Le premier facteur se trouve mis à mal avec la récurrence d’épisodes extrêmes de sécheresses qui entraînent des dépérissements massifs dans les forêts gérées. Or, les forêts anciennes (second facteur), riches en arbres âgés et à structure complexe, semblent plutôt mieux résister à ces épisodes répétés. Ceci soulève une question majeure restée jusqu’ici peu étudiée : les arbres âgés ne seraient-ils pas plus résistants à la sécheresse ?

Dans le Harz allemand, ces plantations d’épicéas, affaiblies par les sécheresses, sont détruites par les attaques de scolytes (cliché L. Lindwurm ; C.C. 4.0.)

Une étude internationale (2) a exploré cette question ; ses résultats remettent sérieusement en cause les modes de gestion actuels des forêts avec la récolte de plus en plus précoce des arbres matures. Elle pose en creux la vraie question de la légitimité pure et simple de la gestion forestière destinée à la seule production de bois.

Régulateur climatique

Dans toute la suite de cette chronique, nous allons parler des seuls arbres dominants dans la canopée supérieure des forêts i.e. ceux dont les cimes ou houppiers atteignent la lumière. En sous-bois, il y a d’autres arbres ou arbustes, soit d’espèces naturellement basses, soit de jeunes individus en croissance, avec une canopée intermédiaire, qui se déploie à l’ombre des précédents.

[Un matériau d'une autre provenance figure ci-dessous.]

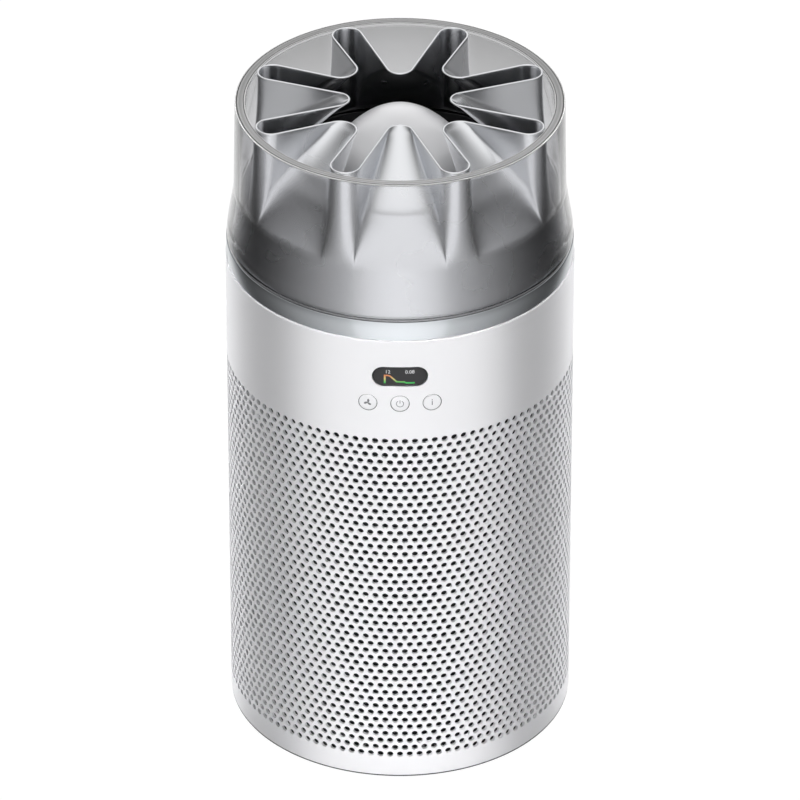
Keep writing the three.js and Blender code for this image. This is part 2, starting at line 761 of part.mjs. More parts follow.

Hêtraie où se côtoient arbres âgés et arbres jeunes

Ces arbres sont de facto les plus grands mais pour autant, dans leurs rangs, figurent aussi bien des arbres relativement jeunes, ayant réussi à atteindre la canopée supérieure, que des arbres âgés de grande taille. Mais, inversement, on peut très bien avoir des arbres âgés qui sont restés bas pour diverses raisons. Autrement dit, la position dominante en hauteur ne coïncide pas forcément avec l’âge réel des arbres individuels. Ceci a été une source de confusion majeure jusqu’à récemment où l’on tendait à relier grand âge et grande hauteur. Dans des environnements très contraints (climats froids ou secs) ou en limite de répartition climatique, des arbres individuels de même taille et d’une même espèce peuvent différer entre eux de plusieurs siècles en âge !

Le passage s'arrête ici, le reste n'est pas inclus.